The problem here is that Shavuot isn't on a particular calendrical day. Shavuot falls on the 50th day after the first day of Pesach. It just so happens that that's been the 6th of Sivan every single year since the standardization of the calendar. But that's coincidence, not design. (The Torah doesn't specify a day.) In fact, I've literally been counting the days until Shavuot! (Third straight year without missing a day!) The formula for counting doesn't include an ambiguity based on when Pesach might have started. On the third day of Pesach, you don't say "Today is the first or second day of the Omer". I've been sure since the first seder exactly which day Shavuot would be this year. It seems absurd to hedge my bets now. Besides, the messengers for the new moon of Nisan, Pesach's month and therefore the new moon that determines when Shavuot will fall, would surely have gotten to the end of their journey by now. After all, they left over two months ago.

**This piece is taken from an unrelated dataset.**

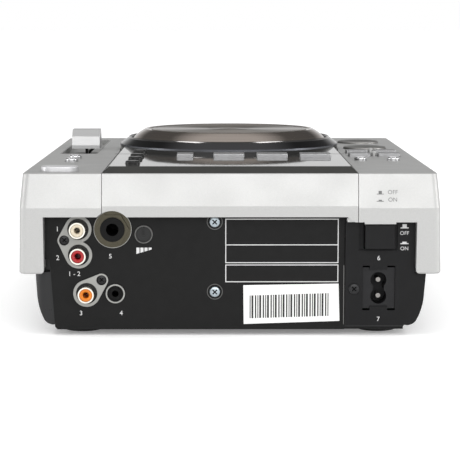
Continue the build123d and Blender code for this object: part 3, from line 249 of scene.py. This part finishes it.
# ---------------------------------------------------------------- materials
def plain_plastic(name, colour, roughness, grain=1400, depth=0.00003, specular=0.5):
    """Moulded plastic with a fine grain."""
    material, tree, shader = start_material(name, roughness, specular=specular)
    vary_colour(tree, shader, add_noise(tree, scale=180), colour, spread=0.07)
    vary_roughness(tree, shader, add_noise(tree, scale=240), roughness * 0.9, roughness * 1.1)
    add_bump(tree, shader, add_noise(tree, scale=grain), depth, strength=0.6)
    return material


def plated(name, colour, roughness, edge=1.0):
    """Plated or bare metal with fine rub marks."""
    material, tree, shader = start_material(name, roughness, metallic=1.0, edge=edge)
    vary_colour(tree, shader, add_noise(tree, scale=300), colour, spread=0.06)
    vary_roughness(tree, shader, add_noise(tree, scale=700, detail=4.0),
                   roughness * 0.8, roughness * 1.25)
    add_bump(tree, shader, add_noise(tree, scale=1200), FINE, strength=0.4)
    return material


def silver_paint(name, colour, roughness, edge):
    """Silver paint on plastic, with fine metal flake."""
    material, tree, shader = start_material(name, roughness, metallic=0.5, edge=edge)
    vary_colour(tree, shader, add_noise(tree, scale=2600, detail=2.0), colour, spread=0.05)
    vary_roughness(tree, shader, add_noise(tree, scale=60), roughness * 0.9, roughness * 1.1)
    add_bump(tree, shader, add_noise(tree, scale=900, detail=4.0), 2 * FINE, strength=0.5)
    return material


def satin_silver(name, level, foot):
    """Satin silver plating on plastic, with painted shade: black below the foot's height, for
    the shade on the stem under the knob.
    """
    material, tree, shader = start_material(name, roughness=0.3, metallic=0.5, edge=0.6)
    above_stem_shade = tree.nodes.new("ShaderNodeMath")
    above_stem_shade.operation = "GREATER_THAN"
    above_stem_shade.inputs[1].default_value = foot * MM
    tree.links.new(own_coordinate(tree, "Z"), above_stem_shade.inputs[0])
    # Painted shade: black below the foot, for the shade on the stem under the knob.
    blend_colour(tree, shader, above_stem_shade.outputs["Value"], (0.008, 0.008, 0.008),
                 (level, level, level))
    vary_roughness(tree, shader, add_noise(tree, scale=260, detail=4.0), low=0.27, high=0.33)
    add_bump(tree, shader, add_noise(tree, scale=1600), FINEST, strength=0.4)
    return material


def socket_trim_bore_shade():
    """Grey moulding, light on its raised trim, with painted shade: black in its bores below the
    trim.
    """
    material, tree, shader = start_material("socket_trim_bore_shade", roughness=0.4, specular=0.3)
    raised = rise_between(tree, own_coordinate(tree, "Y"), PLATE_Y + 0.35, PLATE_Y + 0.45)
    # Painted shade: black below the trim's face, for the shade that falls in the bores.
    blend_colour(tree, shader, raised, (0.012, 0.012, 0.012), (0.31, 0.31, 0.295))
    vary_roughness(tree, shader, add_noise(tree, scale=240), low=0.36, high=0.46)
    add_bump(tree, shader, add_noise(tree, scale=900), FINE, strength=0.6)
    return material


def gloss_panel():
    """Dark tinted gloss panel with a trace of dust and fine rub marks."""
    material, tree, shader = start_material("gloss_panel", roughness=0.04, specular=0.12)
    vary_colour(tree, shader, add_noise(tree, scale=40), (0.036, 0.036, 0.034), spread=0.10)
    rub = add_noise(tree, scale=350, detail=5.0, stretch=(1.0, 0.15, 1.0))
    vary_roughness(tree, shader, rub, low=0.03, high=0.05)
    return material


def wheel_rings(tree, rings):
    """Noise that changes only with the distance from the wheel's axis."""
    coordinates = tree.nodes.new("ShaderNodeTexCoord")
    centre = tree.nodes.new("ShaderNodeVectorMath")
    centre.operation = "SUBTRACT"
    centre.inputs[1].default_value = (0, JOG_Y * MM, 0)
    flat = tree.nodes.new("ShaderNodeVectorMath")
    flat.operation = "MULTIPLY"
    flat.inputs[1].default_value = (1, 1, 0)
    radius = tree.nodes.new("ShaderNodeVectorMath")
    radius.operation = "LENGTH"
    noise = tree.nodes.new("ShaderNodeTexNoise")
    noise.noise_dimensions = "1D"
    noise.inputs["Scale"].default_value = rings
    noise.inputs["Detail"].default_value = 4.0
    tree.links.new(coordinates.outputs["Object"], centre.inputs[0])
    tree.links.new(centre.outputs["Vector"], flat.inputs[0])
    tree.links.new(flat.outputs["Vector"], radius.inputs[0])
    tree.links.new(radius.outputs["Value"], noise.inputs["W"])
    return noise.outputs["Fac"]


def spun_metal(name, colour, roughness, rings, edge):
    """Metal turned on a lathe: fine rings round the wheel and a stretched highlight."""
    material, tree, shader = start_material(name, roughness, metallic=1.0, edge=edge)
    shader.inputs["Anisotropic"].default_value = 0.85
    shader.inputs["Anisotropic Rotation"].default_value = 0.25
    tangent = tree.nodes.new("ShaderNodeTangent")
    tangent.direction_type = "RADIAL"
    tangent.axis = "Z"
    tree.links.new(tangent.outputs["Tangent"], shader.inputs["Tangent"])
    noise = wheel_rings(tree, rings)
    vary_colour(tree, shader, noise, colour, spread=0.06)
    vary_roughness(tree, shader, noise, roughness * 0.9, roughness * 1.1)
    add_bump(tree, shader, noise, FINE, strength=0.3)
    return material


def collar_plating():
    """Dark plating on the collar, dull round its foot, where a painted reflection makes it
    paler and bluish.
    """
    material, tree, shader = start_material("jog_ring", roughness=0.16, metallic=1.0, edge=0.8)
    rise = rise_between(tree, own_coordinate(tree, "Z"), PANEL_Z + 0.2, PANEL_Z + 1.0)
    # Painted reflection: paler, bluish colour round the foot for the slope's reflection of the
    # studio.
    blend_colour(tree, shader, rise, (0.135, 0.14, 0.155), (0.062, 0.061, 0.064))
    blend_roughness(tree, shader, rise, low=0.42, high=0.15)
    add_bump(tree, shader, add_noise(tree, scale=1200), FINEST, strength=0.4)
    return material


def circuit_board():
    """Green lacquer over copper tracks."""
    material, tree, shader = start_material("circuit_board", roughness=0.4, coat=0.3)
    tracks = add_noise(tree, scale=500, detail=0.0, stretch=(1.0, 0.2, 1.0))
    vary_colour(tree, shader, tracks, (0.03, 0.14, 0.06), spread=0.35)
    add_bump(tree, shader, tracks, 0.00003, strength=0.5)
    return material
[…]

Rambam, by the way, seems to concede that the messenger problem doesn't apply to Shavuot. His reason for keeping a second day is that one shouldn't differentiate between the holidays, keeping two days of the others but one of this one. That reason just isn't good enough for me.
Nonetheless, I'm going to try to sort of keep the second day of the holiday, a little bit. I have off of work anyway, I might go to synagogue in the morning, and I have holiday lunch plans. I also won't do anything potentially stress-inducing, like driving. I'll read more, and not use IM. But it's not really a holiday for me now. And I think I like that. Shavuot doesn't seem focused enough over two days.
Tonight I went to shul, and I didn't daven mincha with the tzibur because it was too late in the evening for me (I had davenned it myself earlier), and I davenned ma'ariv l'chol when everyone else was doing Shavuot ma'ariv. It's remotely possible that I'm the only non-Israeli in the world who would go to shul this evening but do that. It's nice to be different.